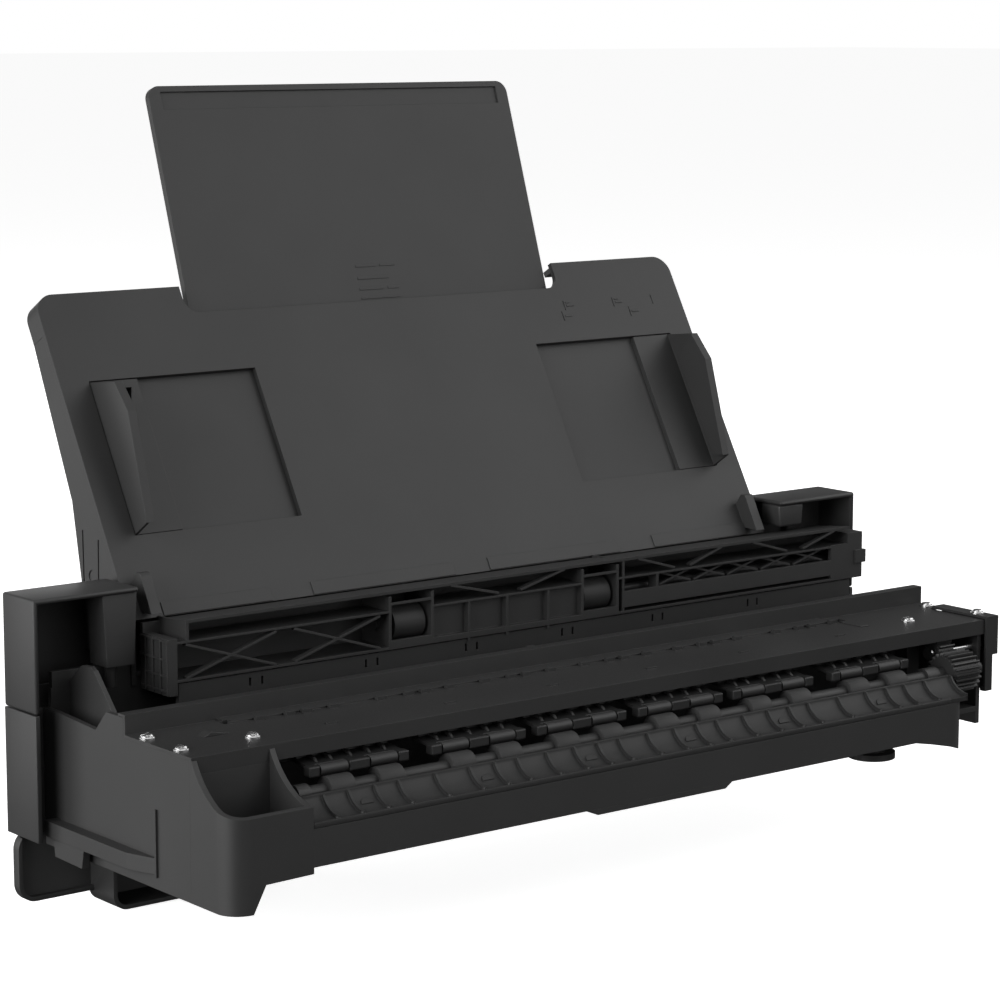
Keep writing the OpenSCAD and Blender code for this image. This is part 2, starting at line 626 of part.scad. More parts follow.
// Toothed bar along X whose teeth face the pinion; side is +1 above it, -1 below.
module rack(side) {
    pitch = PI * pinion_module;
    translate([0, 11.4, pinion_s]) rotate([90, 0, 0]) linear_extrude(3.2)
        mirror([side > 0 ? 0 : 1, 0]) mirror([0, side > 0 ? 0 : 1]) {
            translate([-151, rack_pitch_r + 1.3]) square([157, 4.7]);
            for (i = [2 - rack_teeth:1]) translate([i * pitch, 0])
                polygon([[-0.8, 9.4], [-0.65, 8], [-0.3, 7.2], [0.3, 7.2], [0.65, 8], [0.8, 9.4]]);
        }
}
module rack_left() at_datum() color([0.14, 0.14, 0.15]) on_tray() rack(1);
module rack_right() at_datum() color([0.14, 0.14, 0.15]) on_tray() rack(-1);

module pinion() at_datum() color([0.2, 0.2, 0.21]) on_tray()
    translate([0, 11.4, pinion_s]) rotate([90, 0, 0]) linear_extrude(3.2) difference() {
        gear_2d(pinion_teeth, pinion_module, 180 / pinion_teeth);
        circle(2 + run_gap);
    }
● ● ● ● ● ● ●
**STATED TASK:**
Repeat the listing exactly, from its first line to its last.

**COMPLETE OUTPUT:**
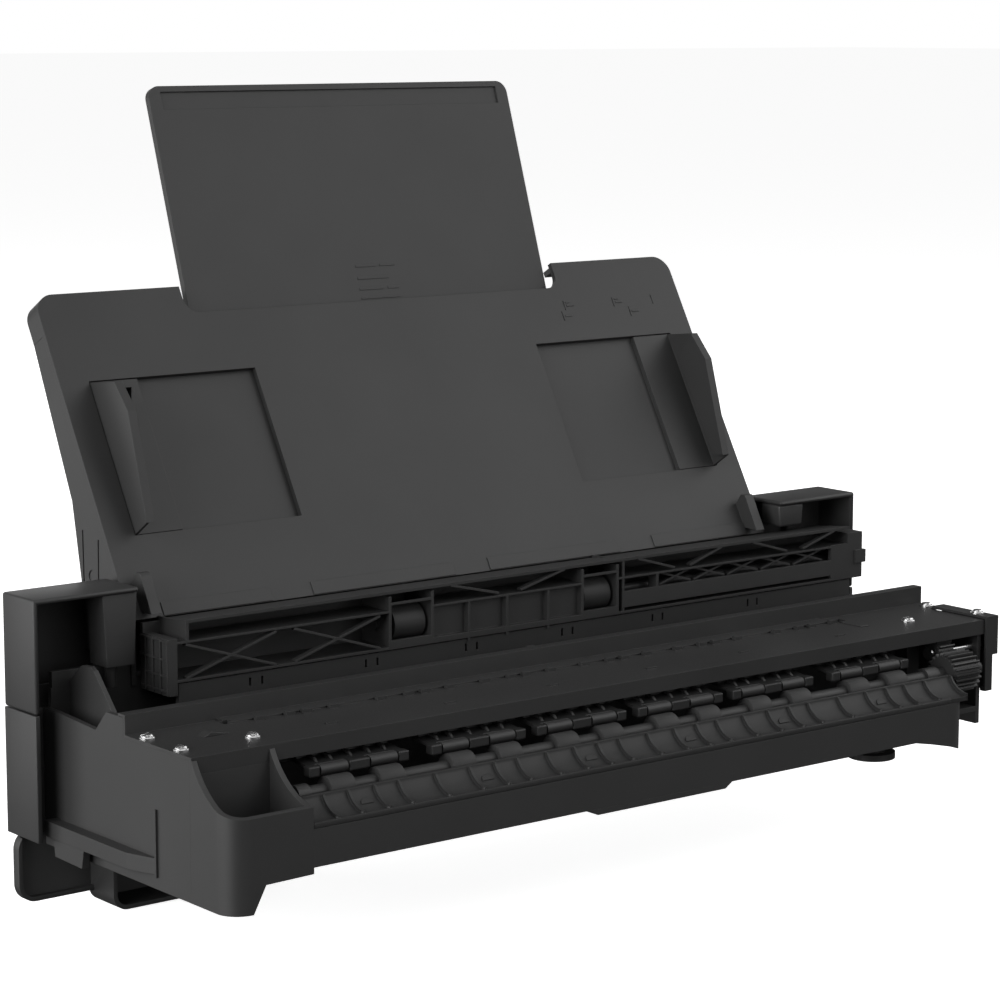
Keep writing the OpenSCAD and Blender code for this image. This is part 2, starting at line 626 of part.scad. More parts follow.
// Toothed bar along X whose teeth face the pinion; side is +1 above it, -1 below.
module rack(side) {
    pitch = PI * pinion_module;
    translate([0, 11.4, pinion_s]) rotate([90, 0, 0]) linear_extrude(3.2)
        mirror([side > 0 ? 0 : 1, 0]) mirror([0, side > 0 ? 0 : 1]) {
            translate([-151, rack_pitch_r + 1.3]) square([157, 4.7]);
            for (i = [2 - rack_teeth:1]) translate([i * pitch, 0])
                polygon([[-0.8, 9.4], [-0.65, 8], [-0.3, 7.2], [0.3, 7.2], [0.65, 8], [0.8, 9.4]]);
        }
}
module rack_left() at_datum() color([0.14, 0.14, 0.15]) on_tray() rack(1);
module rack_right() at_datum() color([0.14, 0.14, 0.15]) on_tray() rack(-1);

module pinion() at_datum() color([0.2, 0.2, 0.21]) on_tray()
    translate([0, 11.4, pinion_s]) rotate([90, 0, 0]) linear_extrude(3.2) difference() {
        gear_2d(pinion_teeth, pinion_module, 180 / pinion_teeth);
        circle(2 + run_gap);
    }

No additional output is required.